Picking this book, a discerning writer is bound to be struck by the thoughtfulness behind its title’s typeset. The book claims to be the autobiography of a goddess, whose name is printed in lower case. Is the legend of Andal bigger than the woman herself? Or is it a stylistic nudge towards Andal’s constant insistence on challenging the fixity of identity, name being its prime marker? This collaborative work of translation of Andal’s poetry from Tamil into English is a multi-terrain journey encompassing the slippery turf of translation studies, the lofty mounts of Bhakti poetry and above all, the raging sea of female sexuality.
Priya Sarukkai Chabria and Ravi Shankar are poets in their own right, thus imbuing this translation with a unique sense of poetics. Ravi’s “It pervades the air with his name—Hari. Hari. Hari. Hurry!” therefore does not appear gimmicky despite its license with the target language, and neatly complements the transcendentalism of Andal’s life and poetry. Ravi focuses on the poetics and aims at rendering the linguistic features of Andal’s verses equally magnificently in English, admittedly taking “some liberties”. Priya’s pen, on the other hand, veers towards the multiplicity of ideas in the verses. Each reading, each performance, reveals a new Andal. Andal’s desire for the almighty mirrors itself in Priya’s attempt to capture Andal in her limit-defying vastness.
As scholars of devotional works would vouch for, translating the word of/for god comes with innumerable challenges. Literal and metaphorical meanings of verse, inscapes of the devotee vis-a-vis the objective correlative, and in the case of women poets devotion for the lord versus a desire for carnal congress with Him send the translators hunting for equivalences in the target language. Anton Popovic’s formulation on untranslatability as “a situation where the relation of expressing the meaning, ie the relation between the creative subject and its linguistic expression in the original, does not find an adequate linguistic expression in the translation” helps explicate Priya and Ravi’s project. Their translations complement and contrast each other’s and address this question of “loss and gain”.

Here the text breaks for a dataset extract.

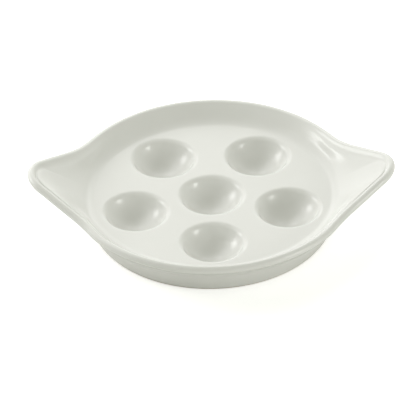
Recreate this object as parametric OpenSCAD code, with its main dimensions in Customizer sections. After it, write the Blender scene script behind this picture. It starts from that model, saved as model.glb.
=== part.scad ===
// Round porcelain serving dish with six shallow wells, a flared rim and two rising ears.
// Millimetres. +Z is up, the ears lie along X, and one well of the ring points to -Y.
// The origin is the middle of the foot, on the table.

/* [Rim] */
// Length over the tips of the two ears
length = 190; // [186:1:194]
// Outside diameter of the round part of the rim
rim_d = 151; // [150:0.2:152]
// Height of the round part of the rim
rim_h = 22.8; // [22.4:0.2:23.6]
// Thickness of the rounded lip, all round
lip_t = 4.2; // [3.8:0.2:4.6]
// Radius of the cove between the floor and the rim wall
cove_r = 9; // [7:0.5:10]

/* [Ears] */
// How far the tips of the ears stand above the round rim
ear_rise = 10; // [8:0.2:12]
// Radius of the round tip of an ear, along the middle of the lip
tip_r = 15; // [13:0.5:17]
// Direction that a straight side of an ear faces, measured from X
side_angle = 46; // [45.5:0.5:46.5]
// Radius of the hollow curve where an ear leaves the round rim
ear_fillet_r = 65; // [50:5:80]
// Distance from the middle, along X, where the rim starts to rise
rise_from = 56; // [55:0.5:57]

/* [Floor] */
// Diameter of the flat floor
deck_d = 122; // [121:0.5:123]
// Height of the floor's top face above the table
deck_z = 15; // [14.5:0.25:15.5]
// Thickness of the floor
deck_t = 3.4; // [2.8:0.2:3.6]

/* [Wells] */
// Diameter of a well over its rounded edge
well_d = 36.8; // [35.6:0.2:37]
// Depth of a well below the floor's top face
well_depth = 11; // [9:0.25:11.5]
// Radius of the rounded edge of a well
well_edge_r = 3.4; // [2.6:0.2:3.8]
// Wall thickness of a well, at its bottom
well_wall = 2.8; // [2.2:0.2:3]
// Radius of the ring that the outer wells lie on
ring_r = 41.4; // [40.6:0.2:41.6]

/* [Skirt] */
// Diameter of the foot, where the line of the skirt meets the table
foot_d = 124; // [123:0.5:125]
// Height of the unglazed foot
foot_h = 1.2; // [0.8:0.1:1.6]
// Radius of both edges of the foot
foot_edge_r = 0.6; // [0.3:0.1:0.8]
// Diameter of the skirt where it meets the underside of the rim
skirt_d = 139.4; // [138.6:0.2:140.6]
// Height where the skirt meets the underside of the rim
skirt_h = 14.3; // [13.5:0.1:14.8]
// Thickness of the skirt at the foot
skirt_t = 4.2; // [3.4:0.1:4.6]

/* [Hidden] */
$fn = 96;

glaze = "#e9e9e4";
bisque = "#d8d0c2";

lip_r = lip_t / 2;
rim_r = rim_d / 2 - lip_r;
lip_z = rim_h - lip_r;
deck_r = deck_d / 2;
deck_under = deck_z - deck_t;
well_r = well_d / 2;
foot_r = foot_d / 2;
skirt_r = skirt_d / 2;

function unit(a) = [cos(a), sin(a)];
function arc(c, r, a0, a1, n) = [for (i = [0 : n]) c + r * unit(a0 + (a1 - a0) * i / n)];
function from_second(list) = [for (i = [1 : len(list) - 1]) list[i]];
function reversed(list) = [for (i = [len(list) - 1 : -1 : 0]) list[i]];
function between(p, q, t) = p + (q - p) * t;
function smooth(t) = let (k = min(max(t, 0), 1)) k * k * (3 - 2 * k);

// ---- Plan of the lip: the line along its middle, round one ear ----
// A round tip, then a straight side, then a hollow fillet into the round rim.
tip_x = length / 2 - lip_r - tip_r;
side_out = tip_x * cos(side_angle) + tip_r;
fillet_along = -sqrt(pow(rim_r + ear_fillet_r, 2) - pow(side_out + ear_fillet_r, 2));
fillet_c = (side_out + ear_fillet_r) * unit(side_angle) + fillet_along * unit(side_angle + 90);
fillet_end = atan2(fillet_c[1], fillet_c[0]);

// The ear takes the turn up to where the rim starts to rise, either side of X
ear_half = acos(rise_from / rim_r);

// A stop on the line is [x, y, direction that the lip faces there]
function tip_stop(a) = concat([tip_x, 0] + tip_r * unit(a), [a]);
function fillet_stop(a) = concat(fillet_c - ear_fillet_r * unit(a), [a]);
function rim_stop(a) = concat(rim_r * unit(a), [a]);

TIP_STEPS = 8;
SIDE_STEPS = 6;
FILLET_STEPS = 4;
RIM_STEPS = 3;
half_ear = concat(
    [for (i = [0 : TIP_STEPS]) tip_stop(side_angle * i / TIP_STEPS)],
    [for (i = [1 : SIDE_STEPS])
        between(tip_stop(side_angle), fillet_stop(side_angle), i / SIDE_STEPS)],
    [for (i = [1 : FILLET_STEPS])
        fillet_stop(side_angle + (fillet_end - side_angle) * i / FILLET_STEPS)],
    [for (i = [1 : RIM_STEPS])
        rim_stop(fillet_end + (ear_half - fillet_end) * i / RIM_STEPS)]);
ear_stops = concat(
    [for (s = reversed(from_second(half_ear))) [s[0], -s[1], -s[2]]],
    half_ear);

// The lip is level round the rim, and still climbs where it reaches the tip of the ear
rise_to = length / 2 + 11;
function climb(x) = smooth((x - rise_from) / (rise_to - rise_from));
function lip_height(x) = lip_z + ear_rise * climb(x) / climb(length / 2 - lip_r);

// ---- Section through the rim wall ----
// The inner wall of the round rim is the straight line that touches the cove and the lip
cove_c = [deck_r, deck_z + cove_r];
cove_to_lip = [rim_r, lip_z] - cove_c;
wall_slope = atan2(cove_to_lip[1], cove_to_lip[0])
    + asin((cove_r + lip_r) / norm(cove_to_lip));
cove_end = cove_c + cove_r * unit(wall_slope - 90);

// Its underside is the straight line from the top of the skirt that touches the lip
crease_to_lip = [rim_r - skirt_r, lip_z - skirt_h];
under_slope = atan2(crease_to_lip[1], crease_to_lip[0])
    - asin(lip_r / norm(crease_to_lip));

// The lip turns from the end of the wall, over its outermost point, to the underside
LIP_OUT = -5;

COVE_STEPS = 4;
WALL_STEPS = 6;
LIP_STEPS = 6;
// The underside has as many points as the top, so that the two pair off across the wall
UNDER_STEPS = COVE_STEPS + WALL_STEPS - 2;

function skirt_side(z) = foot_r + (skirt_r - foot_r) * z / skirt_h;

// Plan point p, at height z
function raised(p, z) = [p[0], p[1], z];

// A straight line from plan point p at height z0 to plan point q at height z1
function straight(p, z0, q, z1, t) = raised(between(p, q, t), z0 + (z1 - z0) * t);

// Points over the top of the wall at a stop, from the floor out to the edge of the lip
function top_points(s, z) =
    let (
        out = unit(atan2(s[1], s[0])),
        lip = [s[0], s[1]],
        face = unit(s[2]),
        wall_end = wall_slope + 90)
    concat(
        [for (p = arc(cove_c, cove_r, -90, wall_slope - 90, COVE_STEPS))
            raised(p[0] * out, p[1])],
        [for (i = [1 : WALL_STEPS])
            straight(cove_end[0] * out, cove_end[1],
                lip + lip_r * cos(wall_end) * face, z + lip_r * sin(wall_end),
                i / WALL_STEPS)],
        [for (p = from_second(arc([0, z], lip_r, wall_end, LIP_OUT, LIP_STEPS)))
            raised(lip + p[0] * face, p[1])]);

// Points below it, from under the floor out to just short of the edge of the lip
function under_points(s, z) =
    let (
        out = unit(atan2(s[1], s[0])),
        lip = [s[0], s[1]],
        face = unit(s[2]),
        under_end = under_slope - 90,
        turn = arc([0, z], lip_r, under_end, LIP_OUT, LIP_STEPS))
    concat(
        [raised(deck_r * out, deck_under)],
        [raised(skirt_side(deck_under) * out, deck_under)],
        [for (i = [0 : UNDER_STEPS])
            straight(skirt_r * out, skirt_h,
                lip + lip_r * cos(under_end) * face, z + lip_r * sin(under_end),
                i / UNDER_STEPS)],
        [for (i = [1 : LIP_STEPS - 1]) raised(lip + turn[i][0] * face, turn[i][1])]);

// The whole section at a stop, as one closed loop
function section(s, z) = concat(top_points(s, z), reversed(under_points(s, z)));

// ---- Sections of the round parts ----
// A well is a bowl whose round inside touches its rounded edge
bowl_r = (pow(well_r, 2) + pow(well_depth, 2) - 2 * well_depth * well_edge_r)
    / (2 * well_depth);
bowl_c = [0, deck_z - well_depth + bowl_r];
edge_c = [well_r, deck_z - well_edge_r];
edge_turn = atan2(edge_c[1] - bowl_c[1], edge_c[0]);

// Its outside is a round dome that hangs from the underside of the floor
dome_h = well_depth + well_wall - deck_t;
dome_r = (pow(well_r, 2) + pow(dome_h, 2)) / (2 * dome_h);
dome_c = [0, deck_under - dome_h + dome_r];
dome_end = -acos(well_r / dome_r);
cup_profile = concat(
    arc(bowl_c, bowl_r, -90, edge_turn, 12),
    from_second(arc(edge_c, well_edge_r, edge_turn + 180, 90, 6)),
    arc(dome_c, dome_r, dome_end, -90, 10));

// The skirt leans out as it rises; its inside ends in a small fillet under the floor
SKIRT_FILLET = 1.2;
foot_in = skirt_side(foot_h) - skirt_t;
skirt_in = deck_r - 0.8;
skirt_profile = concat(
    [[foot_in, foot_h], [skirt_side(foot_h), foot_h], [skirt_side(deck_under), deck_under]],
    arc([skirt_in - SKIRT_FILLET, deck_under - SKIRT_FILLET], SKIRT_FILLET, 90, 0, 4));

skirt_lean = atan2(skirt_h, skirt_r - foot_r);
foot_out_c = [foot_r - foot_edge_r / tan(90 - skirt_lean / 2), foot_edge_r];
foot_profile = concat(
    arc([foot_in + foot_edge_r, foot_edge_r], foot_edge_r, 180, 270, 4),
    arc(foot_out_c, foot_edge_r, -90, skirt_lean - 90, 4),
    [[skirt_side(foot_h), foot_h], [foot_in, foot_h]]);

// Where the wells are: the ring runs anticlockwise from the front, seen from above
RING_COUNT = 5;
function ring_place(i) = ring_r * unit(-90 + 360 * i / RING_COUNT);

// ---- Pieces ----
module foot_ring() {
    color(bisque) rotate_extrude() polygon(foot_profile);
}

module skirt_wall() {
    color(glaze) rotate_extrude() polygon(skirt_profile);
}

module deck_plate() {
    places = concat([[0, 0]], [for (i = [0 : RING_COUNT - 1]) ring_place(i)]);
    color(glaze) difference() {
        translate([0, 0, deck_under]) cylinder(r = deck_r, h = deck_t);
        for (p = places) translate([p[0], p[1], deck_under - 1]) cylinder(r = well_r, h = deck_t + 2);
    }
}

module well(place) {
    color(glaze) translate([place[0], place[1], 0]) rotate_extrude() polygon(cup_profile);
}

module rim_arc(middle) {
    profile = [for (p = section(rim_stop(0), lip_z)) [p[0], p[2]]];
    turn = 180 - 2 * ear_half;
    color(glaze) rotate([0, 0, middle - turn / 2]) rotate_extrude(angle = turn) polygon(profile);
}

// A solid whose skin runs along a row of sections. The points of a section pair off across
// the wall and one is left over at the lip, so each end closes with a ladder of faces.
module lofted(sections) {
    n = len(sections[0]);
    pairs = (n - 1) / 2;
    last = (len(sections) - 1) * n;
    function two(a, b, c, d) = [[a, b, c], [a, c, d]];
    skin = [for (i = [0 : len(sections) - 2], j = [0 : n - 1])
        let (k = (j + 1) % n)
        each two(i * n + j, i * n + k, (i + 1) * n + k, (i + 1) * n + j)];
    first_end = concat(
        [for (j = [0 : pairs - 2]) each two(j, n - 1 - j, n - 2 - j, j + 1)],
        [[pairs - 1, pairs + 1, pairs]]);
    last_end = [for (f = first_end) [f[0] + last, f[2] + last, f[1] + last]];
    polyhedron(
        points = [for (loop = sections, p = loop) p],
        faces = concat(skin, first_end, last_end));
}

module handle() {
    color(glaze) lofted([for (s = ear_stops) section(s, lip_height(s[0]))]);
}

foot_ring();
skirt_wall();
deck_plate();
well([0, 0]);  // well_centre
well(ring_place(0));  // well_front
well(ring_place(1));  // well_front_right
well(ring_place(2));  // well_rear_right
well(ring_place(3));  // well_rear_left
well(ring_place(4));  // well_front_left
rim_arc(-90);  // rim_front
rim_arc(90);  // rim_rear
handle();  // handle_right
mirror([1, 0, 0]) handle();  // handle_left
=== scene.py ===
import math

import bpy
import numpy as np
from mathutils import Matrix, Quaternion, Vector
from mathutils.geometry import delaunay_2d_cdt


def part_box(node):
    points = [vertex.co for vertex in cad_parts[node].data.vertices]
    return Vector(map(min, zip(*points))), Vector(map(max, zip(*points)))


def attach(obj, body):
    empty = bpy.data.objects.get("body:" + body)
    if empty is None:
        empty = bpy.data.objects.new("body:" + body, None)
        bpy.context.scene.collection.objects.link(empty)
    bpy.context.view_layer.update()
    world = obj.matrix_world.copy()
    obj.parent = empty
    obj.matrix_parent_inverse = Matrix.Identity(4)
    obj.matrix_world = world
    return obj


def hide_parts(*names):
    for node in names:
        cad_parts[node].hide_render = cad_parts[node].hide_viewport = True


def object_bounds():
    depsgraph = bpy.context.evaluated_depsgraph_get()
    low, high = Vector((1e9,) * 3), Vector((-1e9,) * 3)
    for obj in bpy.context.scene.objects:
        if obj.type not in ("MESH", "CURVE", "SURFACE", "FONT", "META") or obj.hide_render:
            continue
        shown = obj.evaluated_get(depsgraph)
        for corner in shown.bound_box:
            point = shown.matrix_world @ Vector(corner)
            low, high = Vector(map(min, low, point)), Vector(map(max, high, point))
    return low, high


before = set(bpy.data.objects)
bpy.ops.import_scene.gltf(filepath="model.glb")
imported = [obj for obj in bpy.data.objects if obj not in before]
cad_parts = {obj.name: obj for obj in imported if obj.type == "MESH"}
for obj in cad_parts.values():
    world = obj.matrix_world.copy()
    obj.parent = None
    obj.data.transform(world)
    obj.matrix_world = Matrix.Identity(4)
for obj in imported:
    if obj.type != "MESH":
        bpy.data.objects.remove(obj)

cad_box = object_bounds()
MM = 0.001

# ---- Sizes that the frame gives ----


def span(node):
    """Lowest and highest corner of a CAD node, in millimetres."""
    low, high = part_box(node)
    return np.array(low) / MM, np.array(high) / MM


rim_low, rim_high = span("rim_front")
RIM_OUT = -rim_low[1]
RIM_TOP = rim_high[2]
# The angle from the long axis to the join between an ear and the round rim
EAR_HALF = math.acos(rim_high[0] / RIM_OUT)

deck_low, deck_high = span("deck_plate")
DECK_R = deck_high[0]
DECK_TOP = deck_high[2]
DECK_UNDER = deck_low[2]

foot_high = span("foot_ring")[1]
FOOT_R = foot_high[0]
FOOT_TOP = foot_high[2]

skirt_high = span("skirt_wall")[1]
SKIRT_R = skirt_high[0]
SKIRT_LEAN = (SKIRT_R - FOOT_R) / (skirt_high[2] - FOOT_TOP)

ear_high = span("handle_right")[1]
LENGTH = 2 * ear_high[0]

well_low, well_high = span("well_front")
WELL_R = (well_high[0] - well_low[0]) / 2

# ---- Sizes of the details ----
LIP_R = 2.1
COVE_R = 9.0
TIP_R = 15.0
SIDE_ANGLE = math.radians(46)
EAR_FILLET_R = 65.0
WELL_EDGE_R = 3.4
WELL_WALL = 2.8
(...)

The interaction between the different translations of the same verse presents us with a Bakhtinian dialogism, where the supremacy of one version, one interpretation and one identity is challenged. This collaborative translation alerts the readers to the politics of the individual versus collective interpretations of god.
Andal’s poetry enjoys an enviable place in the Bhakti canon. She invokes the divine like no other saint. Her love for Vishnu is about an unequivocal affirmation of women’s sexual agency. Unlike Mira’s Krishna, Andal’s Hari is a full-bodied masculine presence. Like Andal’s wearing of the deity’s garland doesn’t defile it, her carnal longing for his form, while rejecting mere mortal lovers, also does not sully the bhakt-bhagwaan relationship.
One of the intriguing features of this edition of Andal’s poetry is that it takes the poet’s renown for granted and does not attempt to give it a detailed context. The reader is expected to be familiar with not only Andal, the goddess, but also Kodai, her poet-devotee avatar. The introduction does not delve deep into the life of Kodai. Instead, the reader explores her through her poetry. The introduction puts to rest the speculation about Andal’s existence. Did the only woman Alvar saint even exist? Priya and Ravi decide that these questions do not matter, since we have this treasure trove of poetry passed on to us. Yet, the fragments from Periyalvar’s storytelling about his daughter Kodai follow the translations of Tiruppavai and Nacciyar Tirumoli in an attempt to establish her separate identity, or at least a persona.
The epiphanies of Andal are expressed in her poetry, which is a formidable part of Tamil Sangam literature. The translators have their own epiphanic moments, their joys of discovery. The reader, a recipient of the prasadam of Andal’s garland of poetry, has hers.
Each day in the month of Margazhi gets its name from one of the 30 stanzas of verse, in praise of Lord Perumal (Vishnu), that make up Andal’s Tiruppurai.